Située à l’angle de la rue Rennequin et de la rue Fourcroy, la Maison Rostang annonce déjà le ton par sa devanture sobre et élégante, discrète. L’ambiance cossue et feutrée de la salle confirme la sensation de se trouver dans un endroit où l’on se sent privilégié et protégé, comme dans une belle maison de famille.
Nous sommes convenus avec le chef d’être là pour goûter « le homard à la royale » (je vous en parlerai plus loin) et Nicolas Beaumann s’occupe du reste. Entendez par là qu’il souhaite nous faire découvrir sa cuisine avec un menu surprise. Et croyez-moi, des surprises, nous allons en avoir.

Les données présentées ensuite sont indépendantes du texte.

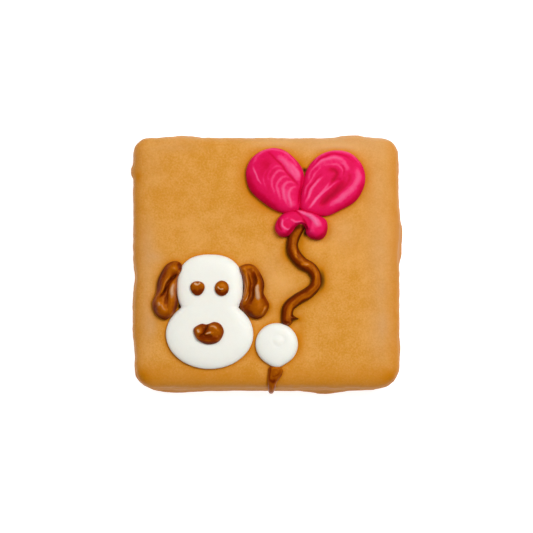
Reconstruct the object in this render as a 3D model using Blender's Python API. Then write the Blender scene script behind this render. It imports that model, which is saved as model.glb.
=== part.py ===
"""A square iced cookie: a flat biscuit dipped in caramel-coloured coating, piped with a puppy and a balloon.

Units are metres and +Z is up. The origin is the centre of the flat underside. +X is the right of the
decoration and +Y is towards its top edge. Every drop and line of icing is a solid of its own, laid on
the coating, or on the puppy's head, with a small gap between them.
"""

import math

import bmesh
import bpy
import numpy as np
from mathutils import Vector

MM = 0.001
GAP = 0.3 * MM

# The coated biscuit.
COOKIE_WIDTH = 65.2 * MM
COOKIE_DEPTH = 61.7 * MM
COOKIE_THICKNESS = 12.5 * MM
CORNER_RADII = (4.3 * MM, 3.2 * MM, 5.7 * MM, 5.7 * MM)  # back right, back left, front left, front right
LEAST_CORNER_RADIUS = 0.8 * MM
SHOULDER_REACH = 5.0 * MM  # from the wall in to where the top is flat
SHOULDER_DROP = 2.5 * MM
SHOULDER_SQUARENESS = 3.2
FOOT_HEIGHT = 4.0 * MM
FOOT_FLARE = 0.55 * MM
FOOT_LIP = 0.6 * MM
# Runs of coating that bulge the wall: x, y, reach along the wall, bulge, height and reach up and down.
COATING_RUNS = (
    (32.5, 8.2, 3.0, 1.0, 2.5, 3.0),
    (32.5, 3.2, 3.2, 0.8, 2.0, 2.5),
    (32.5, -20.9, 3.4, 0.7, 3.0, 3.0),
    (14.7, -30.7, 3.6, 1.0, 1.5, 2.5),
    (-22.5, -30.7, 5.0, 0.5, 1.5, 2.5),
    (21.3, 30.7, 3.4, 1.1, 7.5, 3.0),
    (-20.0, 30.7, 4.0, 0.9, 7.5, 3.0),
    (-32.5, 22.4, 1.6, 0.9, 8.0, 2.5),
    (-32.5, -8.0, 9.0, 0.4, 2.0, 2.5),
    (29.5, -28.0, 5.0, -0.6, 1.5, 3.0),
    (-30.0, -28.5, 4.0, -0.7, 1.5, 3.0),
)
CORNER_STEPS = 6
SIDE_STEPS = 20
SHOULDER_STEPS = 6
LIP_STEPS = 2
FOOT_STEPS = 3

# The puppy's head: two soft ovals that run into each other, each by centre, half size and squareness.
HEAD_CENTRE = (-13.75, -11.5)
HEAD_OVALS = (
    (-13.75, -6.2, 8.2, 8.0, 2.45),
    (-13.8, -17.7, 10.7, 8.5, 2.0),
)
HEAD_SPINE = ((-13.75, -6.0), (-13.8, -17.5))
HEAD_HEIGHT = 1.9 * MM
HEAD_POINTS = 60
RAYS_PER_POINT = 4  # rays from the centre that find the ovals' outline
RAY_REACH = 30.0
RAY_HALVINGS = 40

# The ears, which lie against the head.
EAR_HEIGHT = 2.7 * MM
EAR_POINTS = 44
EAR_LEFT_OUTLINE = (
    (-22.6, 0.2), (-20.9, -0.3), (-20.5, -1.9), (-21.6, -4.2), (-21.8, -8.6), (-21.3, -10.8), (-23.7, -13.6),
    (-25.0, -14.2), (-27.2, -12.3), (-27.9, -10.2), (-26.3, -6.6), (-26.1, -4.2), (-24.3, -0.7),
)
EAR_LEFT_SPINE = ((-23.2, -2.4), (-24.7, -11.2))
EAR_RIGHT_OUTLINE = (
    (-4.5, -0.4), (-6.5, -1.3), (-6.0, -3.4), (-5.5, -5.9), (-5.7, -8.6), (-6.5, -10.8), (-4.0, -13.5),
    (-1.8, -13.9), (-0.2, -12.9), (0.6, -10.6), (0.2, -9.1), (-0.8, -8.0), (-0.5, -5.7), (-1.2, -3.3),
    (-2.6, -1.1),
)
EAR_RIGHT_SPINE = ((-4.2, -2.8), (-2.7, -10.8))
# Ridges and creases that the piping left: route, half width and height.
EAR_LEFT_MARKS = (
    (((-21.4, -1.8), (-24.0, -5.0), (-26.0, -7.9)), 0.8, 0.35),
    (((-21.8, -3.2), (-23.6, -4.9), (-25.0, -7.4)), 0.6, -0.6),
    (((-22.8, -5.6), (-23.2, -10.6)), 0.9, 0.35),
)
EAR_RIGHT_MARKS = (
    (((-4.9, -2.7), (-4.5, -6.4), (-5.4, -9.8)), 0.5, -0.4),
    (((-3.4, -2.7), (-3.5, -5.3), (-4.2, -8.4)), 0.6, -0.5),
    (((-2.4, -4.4), (-2.3, -8.2)), 0.9, 0.35),
)

# The eyes and the nose, on the head.
EYE_HEIGHT = 1.2 * MM
EYE_POINTS = 24
EYE_LEFT = {"centre": (-16.7, -6.4), "radius": 1.74, "waves": ((3, 0.05, -90.0),)}
EYE_RIGHT = {"centre": (-10.8, -6.5), "radius": 1.78, "waves": ((2, 0.06, 90.0),)}
NOSE_HEIGHT = 1.6 * MM
NOSE_POINTS = 32
NOSE_OUTLINE = (
    (-17.7, -16.6), (-15.9, -15.3), (-14.4, -15.4), (-12.5, -14.8), (-10.9, -15.6),
    (-10.3, -17.5), (-11.6, -19.7), (-14.3, -20.3), (-16.8, -19.1),
)
NOSE_SPINE = ((-16.1, -17.1), (-12.7, -17.6))
NOSE_MARKS = ((((-14.3, -15.2), (-15.0, -17.2), (-16.4, -18.4)), 0.5, -0.45),)

# The paw: a round drop with a short spout at the bottom, and a low peak where the nozzle let go.
PAW = {"centre": (2.7, -20.2), "radius": 5.2}
PAW_SPOUT = (-90.0, 22.0, 0.1)  # direction and half width in degrees, and length as a share of the radius
PAW_HEIGHT = 1.9 * MM
PAW_POINTS = 36
PAW_SPINE = ((3.1, -19.4), (3.2, -19.4))
PAW_MARKS = ((PAW_SPINE, 0.8, 0.35),)

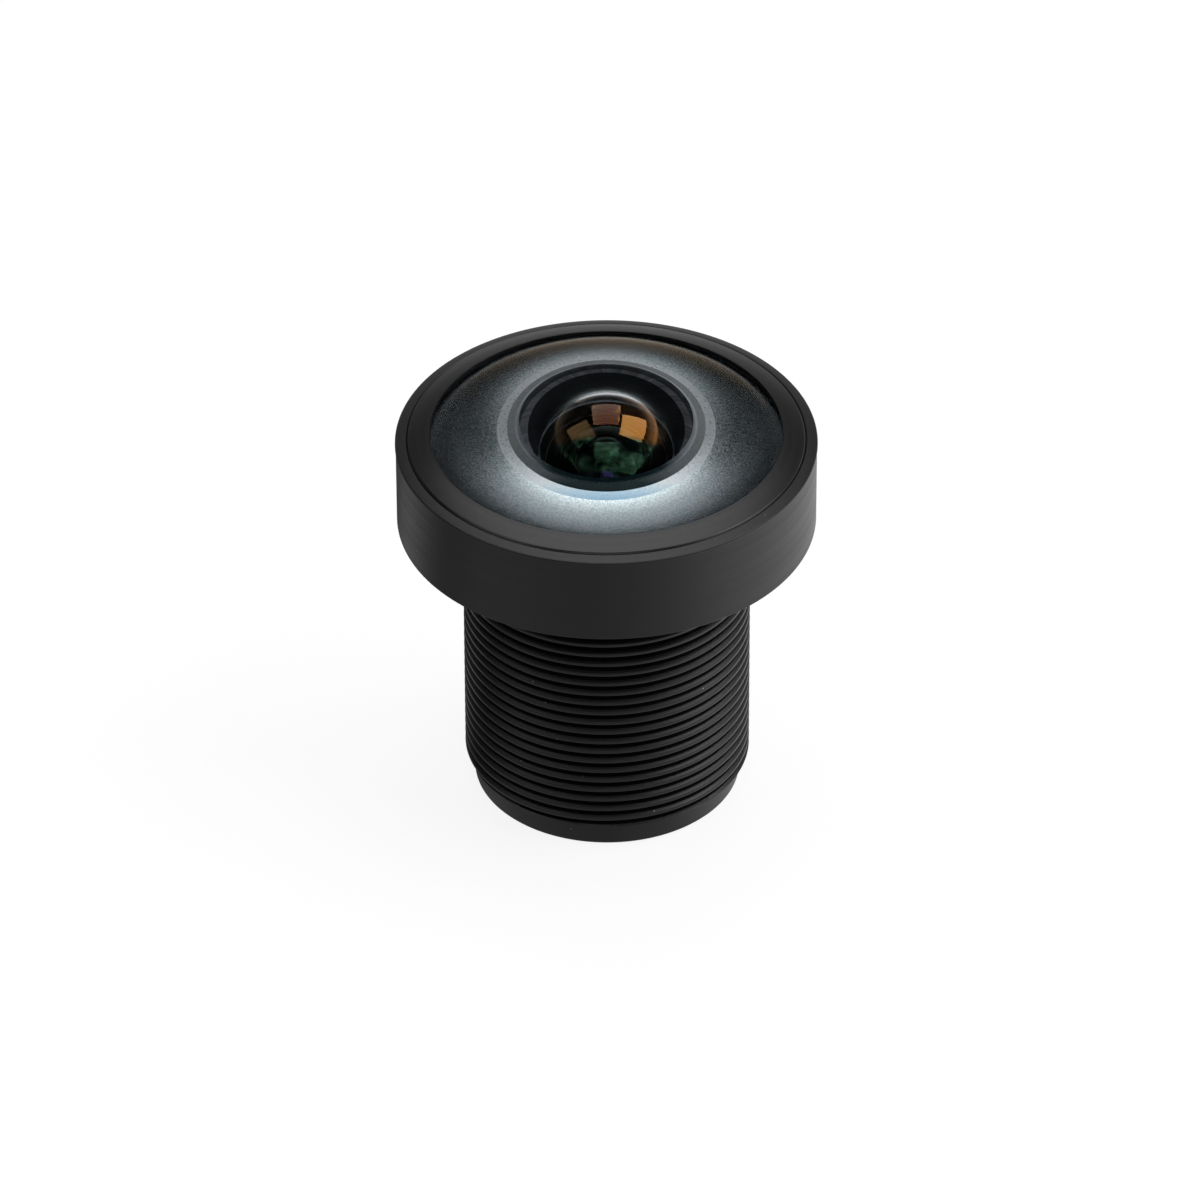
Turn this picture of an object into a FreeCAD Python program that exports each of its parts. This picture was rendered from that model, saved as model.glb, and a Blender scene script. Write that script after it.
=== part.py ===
import FreeCAD, Part
import math
import os

V = FreeCAD.Vector

# Wide-angle board camera lens, in millimetres.
# The optical axis is Z; the barrel's rear end lies on z = 0 and the domed front glass points up.

# Front glass: a long-radius dome in front; behind it a flat seat, two shallow bevels, a lip and a small bowl
front_glass_r = 7.60
front_dome_radius = 12.0
front_seat_z = 15.77
front_bevel_outer_r = 3.86
front_bevel_middle_r = 3.50
front_bevel_middle_rise = 0.11
front_bevel_inner_r = 3.16
front_bevel_inner_rise = 0.28
front_lip_rise = 0.49
front_bowl_radius = 3.79
front_bowl_depth = 2.12
front_edge_chamfer = 0.08

# Seal ring and its pocket round the front glass
seal_pocket_width = 0.58
seal_pocket_height = 0.63
seal_squeeze = 0.02

# Front retaining ring, screwed into the head; its inner lip overlaps the glass
ring_overlap = 0.30
ring_ledge_width = 0.09
ring_fit = 0.02
ring_wall_height = 0.25
ring_lip_gap = 0.03

# Front rim: a bead round the head's top edge, then a top face that climbs towards the glass
rim_wall = 0.48
rim_height = 1.04
rim_bead_height = 0.15
rim_bead_step = 0.03
top_slope = 0.29
parting_chamfer = 0.05

# Head and the relief under it, cut below the thread's crests, with a conical corner that keeps
# the shoulder's face outside the thread
head_height = 3.90
head_edge_chamfer = 0.08
relief_height = 0.66
relief_depth = 0.34
corner_height = 0.15
corner_clearance = 0.10

# Thread, 60 degree form
thread_major_r = 6.0
thread_pitch = 0.5
thread_crest_width = 0.12
thread_root_width = 0.06
thread_flank_half_angle = 30.0
thread_bottom_z = 1.23
thread_cut_overshoot = 0.05
thread_lead_in_turns = 1.5
thread_run_out_turns = 0.5

# Plain pilot at the rear end, a step below the thread's crests
pilot_step = 0.40
pilot_height = 1.0
rear_edge_chamfer = 0.10

# Bores of the barrel, from the front to the rear
front_bore_r = 4.75
middle_bore_r = 4.15
rear_hole_r = 3.30
rear_wall = 0.60
filter_recess_r = 4.60
recess_mouth_chamfer = 0.15

# Everything stacked in a bore is this much smaller in radius
bore_fit = 0.03

# Baffle cone between the first and the second glass
cone_height = 1.42
cone_mouth_r = 3.95
cone_throat_r = 3.50
baffle_groove_count = 5
baffle_groove_depth = 0.07

# Second glass: shallow dome in front, deep bowl behind
second_edge = 1.35
second_front_radius = 6.5
second_front_r = 3.45
second_rear_radius = 2.55
second_rear_r = 2.35

# Spacer and light mask between the second and the third glass
spacer_two_height = 1.60
spacer_two_hole_r = 3.05
mask_thickness = 0.10
mask_edge_chamfer = 0.01
mask_two_hole_r = 2.70

# Third glass, a thick positive meniscus
third_edge = 1.35
third_front_radius = 5.2
third_front_r = 3.0
third_rear_radius = 12.0
third_rear_r = 2.6

# Aperture stop and the rings on either side of it
stop_spacer_height = 0.45
stop_spacer_hole_r = 3.20
stop_thickness = 0.10
stop_hole_r = 0.95
stop_bevel = 0.06
stop_shim_height = 0.80
stop_shim_hole_r = 3.30

# Fourth glass, biconvex
fourth_edge = 1.20
fourth_front_radius = 5.0
fourth_front_r = 2.6
fourth_rear_radius = 4.2
fourth_rear_r = 2.6

# Spacer above the cemented pair
spacer_three_height = 1.70
spacer_three_hole_r = 2.90

# Cemented pair: fifth glass above, sixth glass below
cement_gap = 0.02
fifth_edge = 0.75
fifth_front_radius = 5.0
fifth_front_r = 2.4
fifth_rear_radius = 3.8
fifth_rear_r = 2.4
sixth_edge = 1.75
sixth_rear_radius = 4.5
sixth_rear_r = 1.75

# Mask and spacer above the rear glass
rear_mask_hole_r = 2.0
spacer_four_height = 0.35
spacer_four_hole_r = 2.60

# Seventh glass, biconvex
seventh_edge = 0.70
seventh_front_radius = 5.0
seventh_front_r = 2.2
seventh_rear_radius = 8.0
seventh_rear_r = 2.9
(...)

Comme c’est devenu rituel presque partout aujourd’hui, les amuse-bouche s’annoncent. Je dois reconnaître que je n’en suis pas toujours fan, peut-être trop impatiente d’entrer dans le vif du sujet. Mais les mini clubs-sandwichs, les mini tomates joliment farcies et les billes de foie gras en robe verte nous aiguisent l’appétit sans le compromettre.
En petite entrée, un gazpacho melon-tomate escorté d’un biscuit granola et d’une glace à l’oseille finit de nous préparer le palais par sa fraîcheur acidulée. Mais mea culpa — honte à moi ! — j’ai oublié de faire la photo. Aussi, je vous prie de me croire sur parole, désormais je ferai attention de ne pas vous frustrer. À ma décharge, ce n’est pas toujours facile de travailler en se régalant.
Mais passons aux choses « sérieuses » ! Nous sommes subjugués par un « Tourteau décortiqué relevé d’une crème de gingembre, en chemise de courgette et caviar en impression, consommé (demi-gelée) de tourteau aux épices douces ». Ce n’est pas seulement beau et bon, c’est une émotion. Les saveurs se relaient avec une justesse fine et précise. Du grand art !
Pour suivre, voici un « cannelloni de langoustines cuites et crues, girolles étuvées et aubergines pickles, amandes fraîches et bouillon mousseux de langoustines » (photo en tête d’article). D’autant plus délicieux que les saveurs sont là encore juxtaposées sans se faire du tort les unes les autres. Au contraire, elles se caressent lors de somptueuses épousailles.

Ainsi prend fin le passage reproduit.